Enfin, il y a des informations qui n’ont rien à voir avec l’Ukraine, notamment sur la situation en Israël. Selon ces documents, la CIA aurait ainsi recueilli des éléments contenant des preuves que des dirigeants du Mossad avaient encouragé leurs employés et la population à protester contre la réforme du système judiciaire promue par le gouvernement israélien. « Un pur mensonge », affirme-t-on au Mossad. Dans un communiqué, le service israélien réagit au document classifié du Pentagone partagé en ligne, en assurant que « le Mossad et ses responsables n’ont pas du tout abordé la question des manifestations et sont restés fidèles à la valeur de l’État qui les a toujours guidés ».
La diffusion sur internet de ces informations ultra-sensibles aura des conséquences sans doute majeures.
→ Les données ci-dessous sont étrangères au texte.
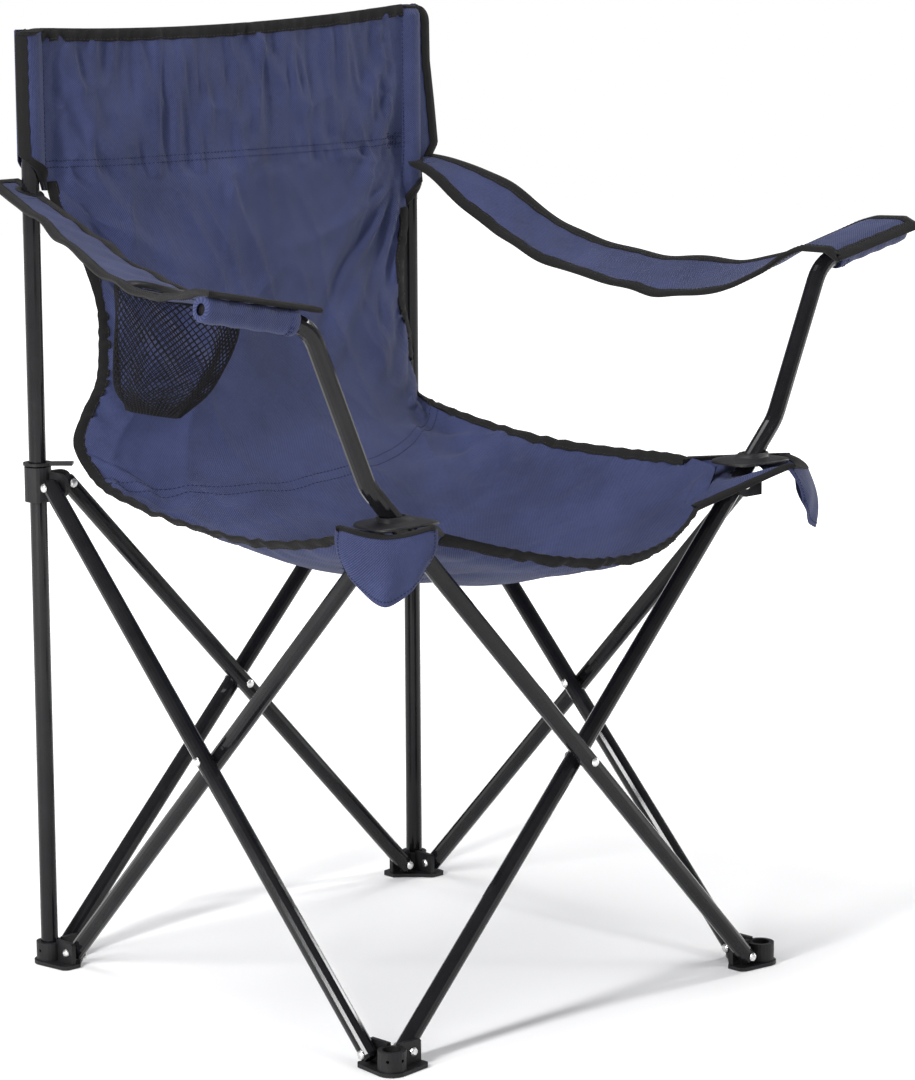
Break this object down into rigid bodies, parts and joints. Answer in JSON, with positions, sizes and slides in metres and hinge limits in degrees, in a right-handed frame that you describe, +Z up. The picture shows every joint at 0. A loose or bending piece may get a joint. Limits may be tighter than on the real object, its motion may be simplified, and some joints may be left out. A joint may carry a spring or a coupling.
{
  "type": "folding camp chair",
  "caption": "Folding camp chair: scissor tube frame that collapses to a bundle, slung fabric seat and back, strap armrests, and a mesh cup holder in the sitter's right armrest.",
  "frame": {"origin": "on the floor, at the middle of the overall box, between the four feet", "axes": "+Z up, the chair faces -Y, +X is at the right of someone who looks at the back from the front side"},
  "size_m": [0.8706, 0.5542, 0.868],
  "materials": {
    "black_coat": "gloss black powder coat",
    "black_plastic": "satin",
    "bright_steel": "bright zinc",
    "navy_cloth": "navy twill-weave polyester",
    "black_mesh": "open black polyester mesh"
  },
  "bodies": {
    "post_rear_left": {"rear_post_left": "black_coat", "post_cap_left": "black_plastic", "foot_rear_left": "black_plastic", "back_panel": "navy_cloth", "rivet_foot_rear_left_outer": "bright_steel", "rivet_foot_rear_left_inner": "bright_steel"},
    "leg_rear_outer": {"leg_rear_outer": "black_coat", "rivet_cross_rear": "bright_steel"},
    "leg_rear_inner": {"leg_rear_inner": "black_coat"},
    "post_rear_right": {"rear_post_right": "black_coat", "post_cap_right": "black_plastic", "foot_rear_right": "black_plastic", "rivet_foot_rear_right_outer": "bright_steel", "rivet_foot_rear_right_inner": "bright_steel"},
    "slider_left": {"slider_left": "black_plastic", "seat_hook_left": "black_plastic", "rivet_top_rear_left_outer": "bright_steel", "rivet_top_rear_left_inner": "bright_steel"},
    "slider_right": {"slider_right": "black_plastic", "seat_hook_right": "black_plastic", "rivet_top_rear_right_outer": "bright_steel", "rivet_top_rear_right_inner": "bright_steel"},
    "leg_left_inner": {"leg_left_inner": "black_coat"},
    "leg_left_outer": {"leg_left_outer": "black_coat", "rivet_cross_left": "bright_steel"},
    "foot_front_left": {"foot_front_left": "black_plastic", "rivet_foot_front_left_outer": "bright_steel", "rivet_foot_front_left_inner": "bright_steel"},
    "hub_left": {"hub_left": "black_plastic", "corner_flap_left": "navy_cloth", "rivet_top_front_left_outer": "bright_steel", "rivet_top_front_left_inner": "bright_steel"},
    "leg_right_outer": {"leg_right_outer": "black_coat", "rivet_cross_right": "bright_steel"},
    "leg_right_inner": {"leg_right_inner": "black_coat"},
    "foot_front_right": {"foot_front_right": "black_plastic", "rivet_foot_front_right_outer": "bright_steel", "rivet_foot_front_right_inner": "bright_steel"},
    "hub_right": {"hub_right": "black_plastic", "corner_flap_right": "navy_cloth", "rivet_top_front_right_outer": "bright_steel", "rivet_top_front_right_inner": "bright_steel"},
    "arm_post_right": {"arm_post_right": "black_coat", "corner_plate_right": "black_plastic", "arm_sleeve_right": "navy_cloth"},
    "arm_post_left": {"arm_post_left": "black_coat", "corner_plate_left": "black_plastic", "arm_sleeve_left": "navy_cloth", "rivet_cross_front": "bright_steel"},
    "seat_rear": {"seat_rear": "navy_cloth"},
    "seat_front": {"seat_front": "navy_cloth"},
    "armrest_left": {"armrest_left": "navy_cloth", "cup_rim": "black_plastic", "cup_pocket": "black_mesh"},
    "armrest_right": {"armrest_right": "navy_cloth"}
  },
  "joints": [
    {"name": "fold", "type": "hinge", "parent": "post_rear_left", "child": "leg_rear_outer", "pos_m": [-0.21, 0.246, 0.013], "axis": [0, -1, 0], "range_deg": [0, 38.5], "deforming": ["back_panel"]},
    {"name": "rear_cross", "type": "hinge", "parent": "leg_rear_outer", "child": "leg_rear_inner", "pos_m": [0, 0.246, 0.2335], "axis": [0, -1, 0], "range_deg": [-77.01, 0]},
    {"name": "rear_right_foot_pivot", "type": "hinge", "parent": "leg_rear_inner", "child": "post_rear_right", "pos_m": [0.21, 0.229, 0.013], "axis": [0, -1, 0], "range_deg": [0, 38.51]},
    {"name": "slider_left_pivot", "type": "hinge", "parent": "leg_rear_inner", "child": "slider_left", "pos_m": [-0.21, 0.229, 0.454], "axis": [0, -1, 0], "range_deg": [0, 38.51]},
    {"name": "slider_right_pivot", "type": "hinge", "parent": "leg_rear_outer", "child": "slider_right", "pos_m": [0.21, 0.246, 0.454], "axis": [0, -1, 0], "range_deg": [-38.51, 0]},
    {"name": "left_foot_pivot", "type": "hinge", "parent": "post_rear_left", "child": "leg_left_inner", "pos_m": [-0.2225, 0.2165, 0.013], "axis": [-1, 0, 0], "range_deg": [0, 38.51]},
    {"name": "left_cross", "type": "hinge", "parent": "leg_left_inner", "child": "leg_left_outer", "pos_m": [-0.2225, 0.0065, 0.2335], "axis": [-1, 0, 0], "range_deg": [-77.01, 0]},
    {"name": "front_left_foot_pivot", "type": "hinge", "parent": "leg_left_outer", "child": "foot_front_left", "pos_m": [-0.2395, -0.2035, 0.013], "axis": [-1, 0, 0], "range_deg": [0, 38.51]},
    {"name": "hub_left_pivot", "type": "hinge", "parent": "leg_left_inner", "child": "hub_left", "pos_m": [-0.2225, -0.2035, 0.454], "axis": [-1, 0, 0], "range_deg": [-38.51, 0], "deforming": ["corner_flap_left"]},
    {"name": "right_foot_pivot", "type": "hinge", "parent": "post_rear_right", "child": "leg_right_outer", "pos_m": [0.2395, 0.2165, 0.013], "axis": [-1, 0, 0], "range_deg": [0, 38.51]},
    {"name": "right_cross", "type": "hinge", "parent": "leg_right_outer", "child": "leg_right_inner", "pos_m": [0.2395, 0.0065, 0.2335], "axis": [-1, 0, 0], "range_deg": [-77.01, 0]},
    {"name": "front_right_foot_pivot", "type": "hinge", "parent": "leg_right_inner", "child": "foot_front_right", "pos_m": [0.2225, -0.2035, 0.013], "axis": [-1, 0, 0], "range_deg": [0, 38.51]},
    {"name": "hub_right_pivot", "type": "hinge", "parent": "leg_right_outer", "child": "hub_right", "pos_m": [0.2395, -0.2035, 0.454], "axis": [-1, 0, 0], "range_deg": [-38.51, 0], "deforming": ["corner_flap_right"]},
    {"name": "front_foot_pivot", "type": "hinge", "parent": "foot_front_left", "child": "arm_post_right", "pos_m": [-0.21, -0.216, 0.013], "axis": [0, -1, 0], "range_deg": [0, 38.51]},
    {"name": "front_cross", "type": "hinge", "parent": "arm_post_right", "child": "arm_post_left", "pos_m": [0, -0.216, 0.2335], "axis": [0, -1, 0], "range_deg": [-77.01, 0]},
    {"name": "seat_rear_drop", "type": "hinge", "parent": "slider_left", "child": "seat_rear", "pos_m": [0, 0.1985, 0.473], "axis": [1, 0, 0], "range_deg": [0, 78.01], "deforming": ["seat_rear"]},
    {"name": "seat_front_drop", "type": "hinge", "parent": "hub_left", "child": "seat_front", "pos_m": [0, -0.2015, 0.467], "axis": [-1, 0, 0], "range_deg": [0, 78.01], "deforming": ["seat_front"]},
    {"name": "armrest_left_swing", "type": "hinge", "parent": "post_rear_left", "child": "armrest_left", "pos_m": [-0.235, 0.2415, 0.729], "axis": [-0.9285, 0.2391, 0.2841], "range_deg": [0, 66.75], "deforming": ["armrest_left", "cup_rim", "cup_pocket"]},
    {"name": "armrest_right_swing", "type": "hinge", "parent": "post_rear_right", "child": "armrest_right", "pos_m": [0.235, 0.2415, 0.729], "axis": [-0.9307, -0.2515, -0.2656], "range_deg": [0, 71.4], "deforming": ["armrest_right"]}
  ],
  "couplings": [
    {"joint": "rear_cross", "follows": "fold", "ratio": -2},
    {"joint": "rear_right_foot_pivot", "follows": "fold", "ratio": 1},
    {"joint": "slider_left_pivot", "follows": "fold", "ratio": 1},
    {"joint": "slider_right_pivot", "follows": "fold", "ratio": -1},
    {"joint": "left_foot_pivot", "follows": "fold", "ratio": 1},
    {"joint": "left_cross", "follows": "fold", "ratio": -2},
    {"joint": "front_left_foot_pivot", "follows": "fold", "ratio": 1},
    {"joint": "hub_left_pivot", "follows": "fold", "ratio": -1},
    {"joint": "right_foot_pivot", "follows": "fold", "ratio": 1},
    {"joint": "right_cross", "follows": "fold", "ratio": -2},
    {"joint": "front_right_foot_pivot", "follows": "fold", "ratio": 1},
    {"joint": "hub_right_pivot", "follows": "fold", "ratio": -1},
    {"joint": "front_foot_pivot", "follows": "fold", "ratio": 1},
    {"joint": "front_cross", "follows": "fold", "ratio": -2},
    {"joint": "seat_rear_drop", "follows": "fold", "ratio": 2.026},
    {"joint": "seat_front_drop", "follows": "fold", "ratio": 2.026},
    {"joint": "armrest_left_swing", "follows": "fold", "ratio": 1.7334},
    {"joint": "armrest_right_swing", "follows": "fold", "ratio": 1.8542}
  ]
}
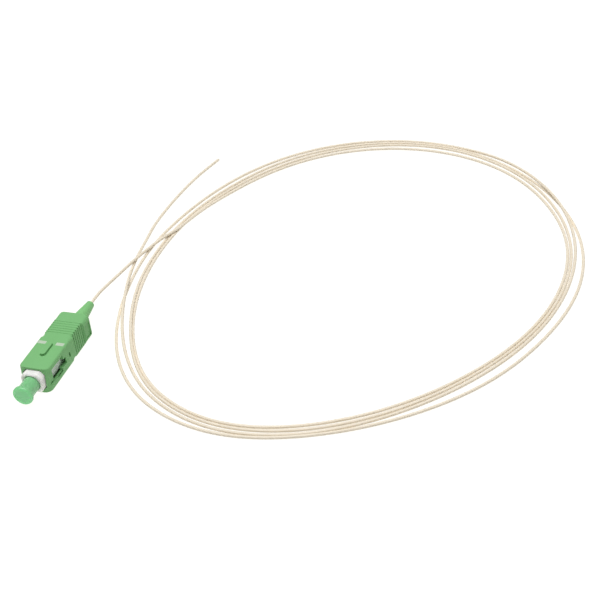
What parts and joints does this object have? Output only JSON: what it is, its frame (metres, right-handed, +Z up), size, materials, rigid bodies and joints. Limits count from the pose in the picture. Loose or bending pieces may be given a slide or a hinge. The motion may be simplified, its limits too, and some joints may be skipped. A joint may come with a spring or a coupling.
{
  "type": "fibre optic pigtail",
  "caption": "Fibre optic pigtail: a square push-pull plug with a capped ferrule and short boot, and a thin buffered fibre lying in loose turns with a cut end.",
  "frame": {"origin": "on the floor under the middle of the connector, from the dust cap's closed end to the boot's end; the fibre isn't counted", "axes": "+Y along the connector from its mating end to its boot, +Z up out of the grip's wide face with the key, +X to the side that the fibre's loop lies on"},
  "size_m": [0.1409, 0.1584, 0.0081],
  "materials": {
    "green_moulding": "satin",
    "cap_moulding": "soft gloss",
    "boot_moulding": "matt",
    "white_moulding": "satin",
    "zirconia": "polished",
    "nickel_plate": "nickel plated",
    "spring_steel": "drawn",
    "black_moulding": "matt",
    "fibre_buffer": "satin"
  },
  "bodies": {
    "plug": {"plug_frame": "white_moulding", "stop_ring": "black_moulding", "boot": "boot_moulding", "spring": "spring_steel", "fibre": "fibre_buffer"},
    "sleeve": {"grip": "green_moulding"},
    "ferrule_group": {"ferrule": "zirconia", "ferrule_flange": "nickel_plate"},
    "cap": {"dust_cap": "cap_moulding"}
  },
  "joints": [
    {"name": "grip_slide", "type": "slide", "parent": "plug", "child": "sleeve", "axis": [0, 1, 0], "range_m": [0, 0.0018]},
    {"name": "ferrule_float", "type": "slide", "parent": "plug", "child": "ferrule_group", "axis": [0, 1, 0], "range_m": [0, 0.001], "stiffness_N_per_m": 1000, "deforming": ["spring"]},
    {"name": "cap_pull_off", "type": "slide", "parent": "ferrule_group", "child": "cap", "axis": [0, -1, 0], "range_m": [0, 0.01]}
  ]
}
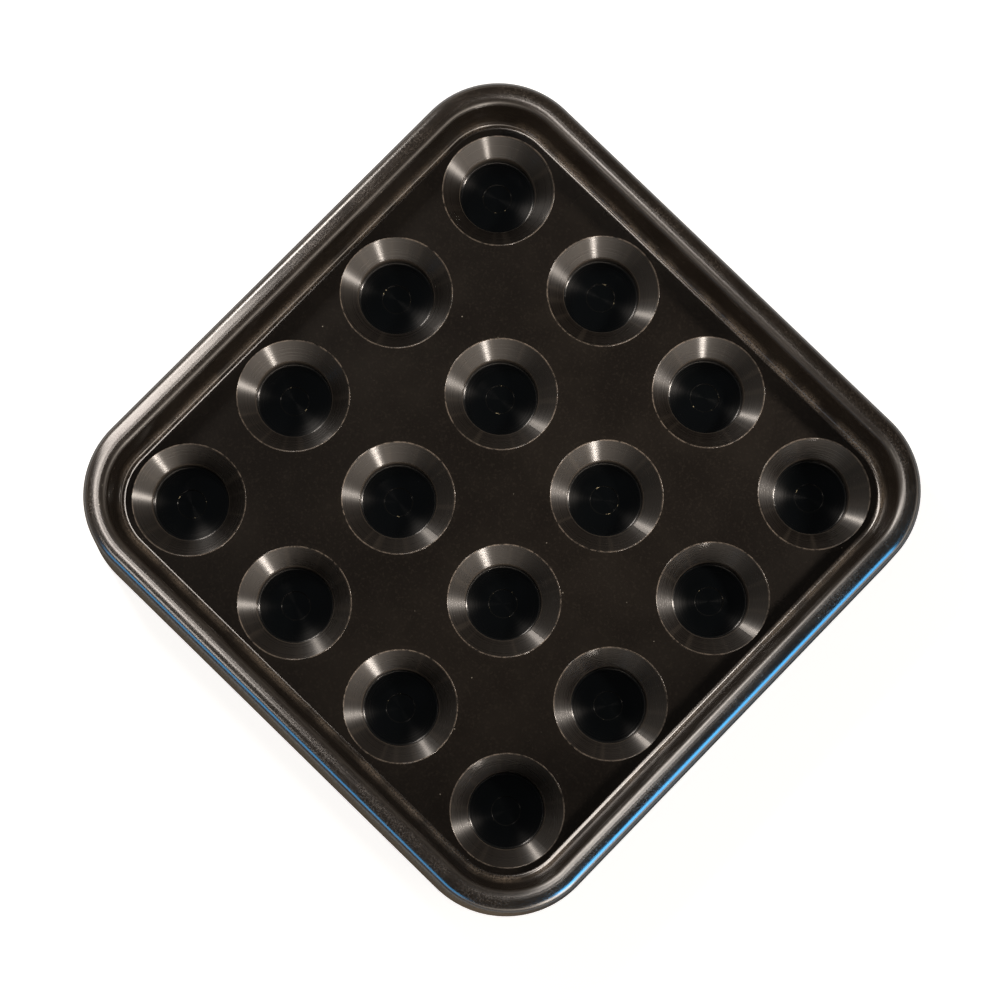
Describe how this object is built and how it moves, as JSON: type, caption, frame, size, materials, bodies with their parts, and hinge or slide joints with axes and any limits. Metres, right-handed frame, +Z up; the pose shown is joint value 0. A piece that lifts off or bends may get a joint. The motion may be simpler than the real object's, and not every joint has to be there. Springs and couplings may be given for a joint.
{
  "type": "billiard ball tray",
  "caption": "Square black moulded plastic tray with a raised rim and a grid of round conical cups, each of which seats one billiard ball.",
  "frame": {"origin": "middle of the base, on the surface that the tray stands on", "axes": "+Z up, out of the cups; +X to the right and +Y to the back, along the sides of the square"},
  "size_m": [0.2666, 0.2666, 0.0317],
  "materials": {
    "deck_plastic": "smooth satin moulding with a little dust",
    "cup_plastic": "fine turned rings copied from the mould, satin on the seat and glossier in the well",
    "rim_plastic": "glossy moulding with a dusty top and light handling wear"
  },
  "bodies": {
    "root": {"deck_quarter_front_left": "deck_plastic", "deck_quarter_front_right": "deck_plastic", "deck_quarter_back_left": "deck_plastic", "deck_quarter_back_right": "deck_plastic", "ball_cup_r1c1": "cup_plastic", "ball_cup_r1c2": "cup_plastic", "ball_cup_r1c3": "cup_plastic", "ball_cup_r1c4": "cup_plastic", "ball_cup_r2c1": "cup_plastic", "ball_cup_r2c2": "cup_plastic", "ball_cup_r2c3": "cup_plastic", "ball_cup_r2c4": "cup_plastic", "ball_cup_r3c1": "cup_plastic", "ball_cup_r3c2": "cup_plastic", "ball_cup_r3c3": "cup_plastic", "ball_cup_r3c4": "cup_plastic", "ball_cup_r4c1": "cup_plastic", "ball_cup_r4c2": "cup_plastic", "ball_cup_r4c3": "cup_plastic", "ball_cup_r4c4": "cup_plastic", "rim_side_front": "rim_plastic", "rim_side_back": "rim_plastic", "rim_side_left": "rim_plastic", "rim_side_right": "rim_plastic", "rim_corner_front_left": "rim_plastic", "rim_corner_front_right": "rim_plastic", "rim_corner_back_left": "rim_plastic", "rim_corner_back_right": "rim_plastic"}
  },
  "joints": []
}
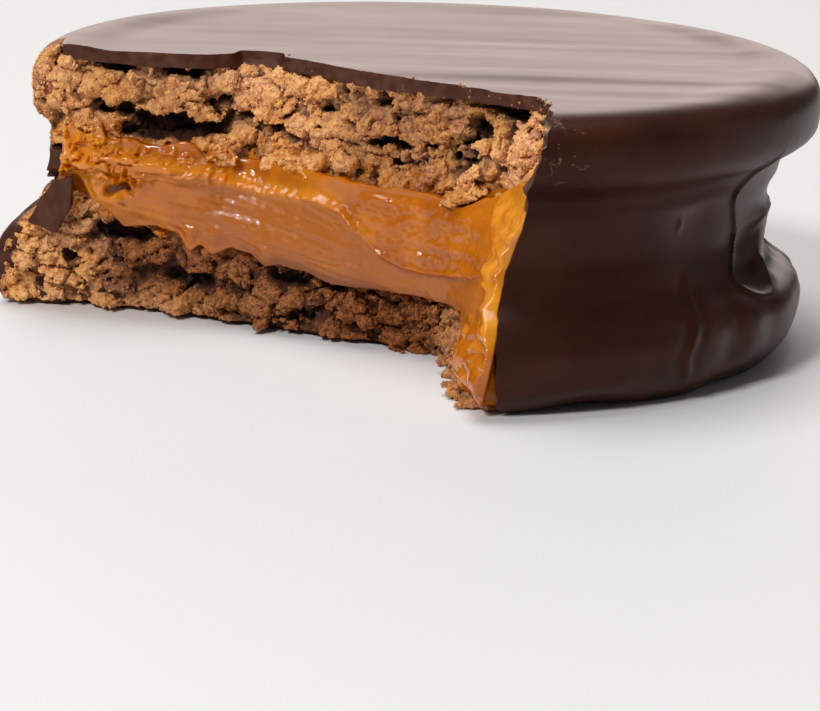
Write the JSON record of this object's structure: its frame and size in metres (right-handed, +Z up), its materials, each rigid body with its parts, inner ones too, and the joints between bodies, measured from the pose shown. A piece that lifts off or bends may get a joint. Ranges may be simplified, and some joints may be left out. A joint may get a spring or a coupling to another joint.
{
  "type": "alfajor cookie",
  "caption": "Dark chocolate-coated alfajor cookie with a bite taken out, showing two crumbly biscuits around a layer of dulce de leche",
  "frame": {"origin": "under the middle of the cookie's outline, on the flat face it rests on", "axes": "+Z up through the layers; -Y towards the bite and the viewer; +X to the right as the bite is seen"},
  "size_m": [0.063, 0.0602, 0.0215],
  "materials": {
    "chocolate": "satin dark chocolate",
    "biscuit": "open brown crumb",
    "dulce_de_leche": "sticky and glossy"
  },
  "bodies": {
    "root": {"chocolate_coating": "chocolate", "top_biscuit": "biscuit", "dulce_de_leche": "dulce_de_leche", "bottom_biscuit": "biscuit", "coating_fragment": "chocolate"}
  },
  "joints": []
}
Si les États-Unis ont pu laisser fuiter ces informations, leurs alliés hésiteront davantage à leur confier leurs renseignements. Les sources que les services américains utilisent, notamment en Russie, pourraient également être menacées. Les fuites montrent jusqu’où les services américains ont pu pénétrer au sein de l’armée russe et des services de renseignements militaires, rappelle le Wasghington Post. Ce qui pourrait aider la Russie à les identifier et à les neutraliser.
Le Washington Post, comme le New York Times, affirment cependant que plusieurs responsables américains haut placés ont authentifié au moins une partie des documents.